The lack, so far, of TV exposure, doesn’t seem to bother Wylde, however. “I’m really glad that I have a good, strong fanbase here in Ontario. A lot of people who follow wrestling in Ontario know who I am, because I travel everywhere in Ontario.”

It now appears as if all his hard work may be paying off. On August 10th, he competed in a three-way match with Dane Jarris and Tyson Dukes on a CWA (Ricky Johnson’s promotion, later renamed the WWA) card at Medieval Times in Toronto on August 10th. Wylde lost that night, but around 9:30 the next morning, he received a telephone call.

It was from Terri Patterson of the World Wrestling Federation Canada, asking Wylde to send them a video of his work for them to take a look at.

Wylde isn’t sure whether it was on the basis of his performance the previous night that the WWF decided to give him a call.

“She (Patterson) said she didn’t know; her boss had just informed her to give me a call.” Wylde remembers. “I think it was because somebody spotted me at the show, which I did really good, I got a lot of pop from the fans. I was really over with the crowd, I had ‘Danger Boy Cheering Sections’ all over the place, so I was really over even though I didn’t win. I even got a standing ovation at the end of the match, even though I didn’t win.”

No matter what it was that prompted the WWF to call, Wylde is excited about being given the opportunity to prove himself to the Federation. “This is what I’ve wanted my whole life. This is basically what the last three years of my life has been for, just to receive that call. Even if it doesn’t lead anywhere right now, it just keeps you going. Maybe they might not think I’m ready yet (I think I am, personally) but I know I have a lot to learn still, but I think I’m ready to go to the next level, so the reaction keeps me going.”

“I always wanted it (an opportunity to wrestle in the WWF) to come, but I never expected to hear from it this soon, maybe five years down the road.” As for his future in TV, we can expect to see Wylde on a future episode of Fox’s “Party of Five”. The producers of the show decided to cash in on pro wrestling’s current popularity by featuring a wrestling segment on the show. However, rather than pay the big bucks for WWF action, they decided to use footage from the USWF, including a match that Wylde was involved in.

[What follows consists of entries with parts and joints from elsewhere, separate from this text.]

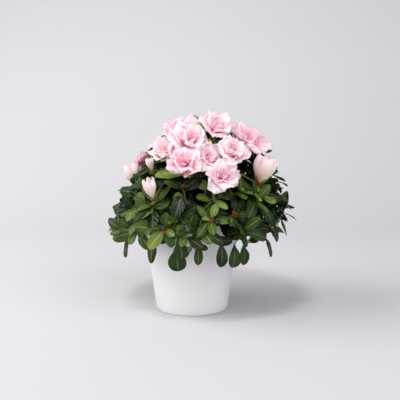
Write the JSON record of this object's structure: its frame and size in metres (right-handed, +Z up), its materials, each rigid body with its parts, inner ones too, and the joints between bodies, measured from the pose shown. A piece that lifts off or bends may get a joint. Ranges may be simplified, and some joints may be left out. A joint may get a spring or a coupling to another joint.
{
  "type": "azalea shrub in pot",
  "caption": "Dome-shaped flowering azalea shrub, with a woody stem, boughs, leaf masses and pink double flowers, in a plain tapered pot.",
  "frame": {"origin": "centre of the pot's flat underside", "axes": "+Z up along the pot's axis, -Y towards the front of the plant, +X to the plant's right as seen from the front"},
  "size_m": [0.2701, 0.2739, 0.2841],
  "materials": {
    "pot": "smooth satin white glaze",
    "soil": "loose dark peat",
    "bark": "fine brown fissured bark",
    "foliage": "leathery dark green leaves with a soft gloss",
    "blossom": "thin ruffled pink petals"
  },
  "bodies": {
    "root": {"pot": "pot", "soil": "soil", "stem": "bark", "bough_front": "bark", "bough_right_front": "bark", "bough_right_back": "bark", "bough_back": "bark", "bough_left_back": "bark", "bough_left_front": "bark", "bough_top": "bark", "leaves_low_front": "foliage", "leaves_low_right_front": "foliage", "leaves_low_right_back": "foliage", "leaves_low_back": "foliage", "leaves_low_left_back": "foliage", "leaves_low_left_front": "foliage", "leaves_mid_left": "foliage", "leaves_mid_right": "foliage", "leaves_mid_back": "foliage", "leaves_mid_left_back": "foliage", "leaves_top_right": "foliage", "leaves_top_left": "foliage", "flowers_front_left": "blossom", "flowers_front_right": "blossom", "flowers_back": "blossom", "flowers_left": "blossom"}
  },
  "joints": []
}
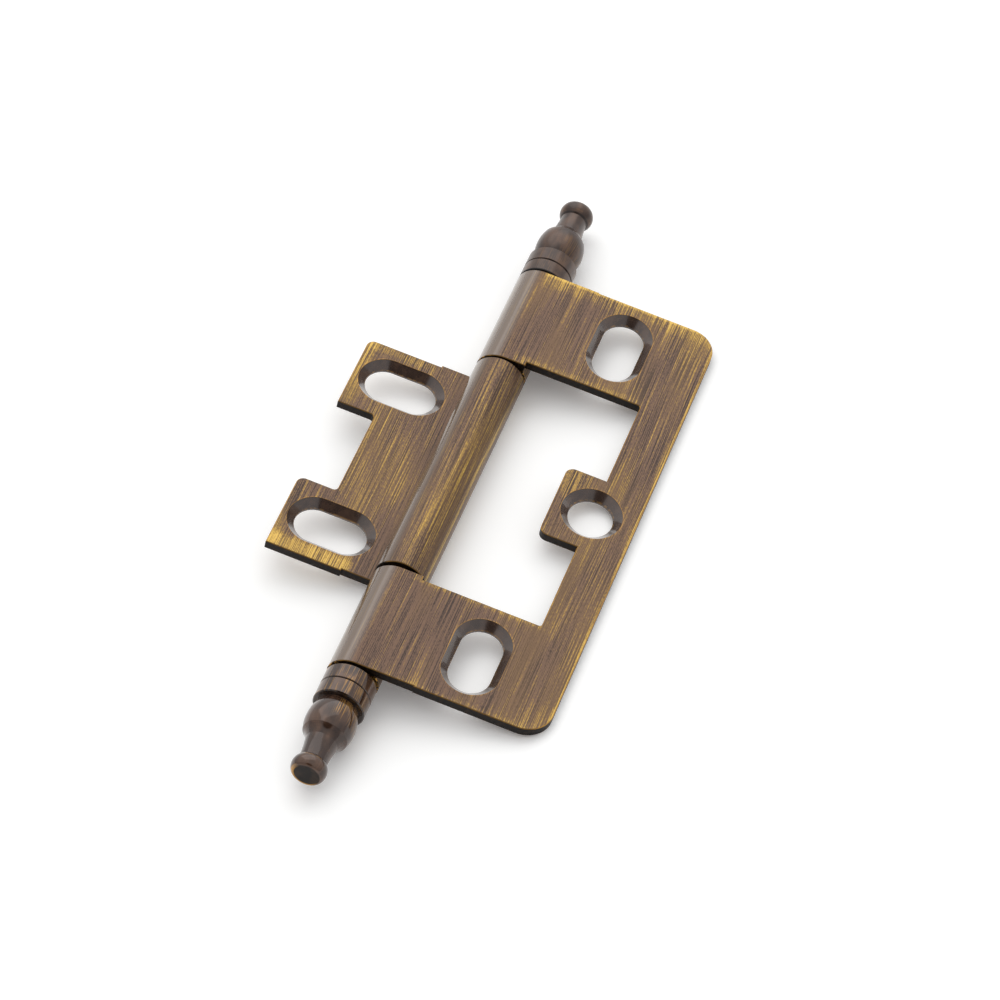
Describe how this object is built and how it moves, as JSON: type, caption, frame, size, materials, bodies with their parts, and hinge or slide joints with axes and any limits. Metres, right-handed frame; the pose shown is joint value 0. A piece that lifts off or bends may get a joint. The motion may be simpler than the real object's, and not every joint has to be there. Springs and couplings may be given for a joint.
{
  "type": "non-mortise hinge",
  "caption": "Surface-fixed cabinet hinge whose small leaf folds into the window of the large one, with countersunk slots and turned finials on the pin.",
  "frame": {"origin": "centre of the large leaf's two slots, on its mounting face", "axes": "+Z out of the leaf towards the screw heads, +Y along the pin, +X from the pin towards the large leaf's outer edge"},
  "size_m": [0.0447, 0.1098, 0.0072],
  "materials": {
    "brushed_antique_brass": "dark antiqued brass sheet, brushed along the pin so that gold shows through, then lacquered",
    "turned_antique_brass": "dark antiqued turned brass, glossy under clear lacquer",
    "pin_brass": "plain drawn rod, dull"
  },
  "bodies": {
    "outer": {"outer_leaf": "brushed_antique_brass", "hinge_pin": "pin_brass", "upper_finial": "turned_antique_brass", "lower_finial": "turned_antique_brass"},
    "inner": {"inner_leaf": "brushed_antique_brass"}
  },
  "joints": [
    {"name": "leaf_turn", "type": "hinge", "parent": "outer", "child": "inner", "pos_m": [-0.0138, 0, -0.0022], "axis": [0, 1, 0], "range_deg": [-90, 180]}
  ]
}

Should he make it to the WWF, Wylde, a former RWA Cruiserweight Champion, is hopeful that the WWF will reintroduce their light heavyweight division. “I guess I’m hopeful, because Terry Taylor’s there and he’s the guy who instituted the cruiserweight division in WCW and gave the push for all the small guys, but it just seems like he doesn’t have the power there (in the WWF) to get the push for the small guys now. They have good workers there now, like Funaki, Papa Chullo, all the good lightweights and they’re just not doing anything with them. I’m so surprised the Hardy Boys are where they are now actually, because they work so hard every match and it just seems like they job out a lot, which is good because I didn’t even expect them to be there. (The return of Gillberg and the WWF Light Heavyweight title) gives me hope that they’re going to re-institute it but I still don’t think they have any idea what to do with it, which is not really an insult.”

As for the state of the cruiserweight scene today, Wylde says that their fortunes are “better than they were five years ago, that’s for sure. Taken a little bit more seriously, but not as serious as we’d like them to. I firmly believe that there could easily be a light heavyweight main event at a pay-per-view. I mean, these guys have the potential to work a main event better than anybody in the business. A lot of light-heavyweights have the most potential to work, they’re the greatest workers around, but they just won’t get the push because of the old-school thinking.” And Wylde is hopeful that he will be among those who will shape the future of the WWF’s light heavyweight division, and philosophical about his own future in pro wrestling. “There are no limits, you know, I’ll ride this business as far as it’ll take me, I’ll never give up. If the WWF is listening, I’m going to call them every day until they hire me. I know I have potential, sign me, sign me!”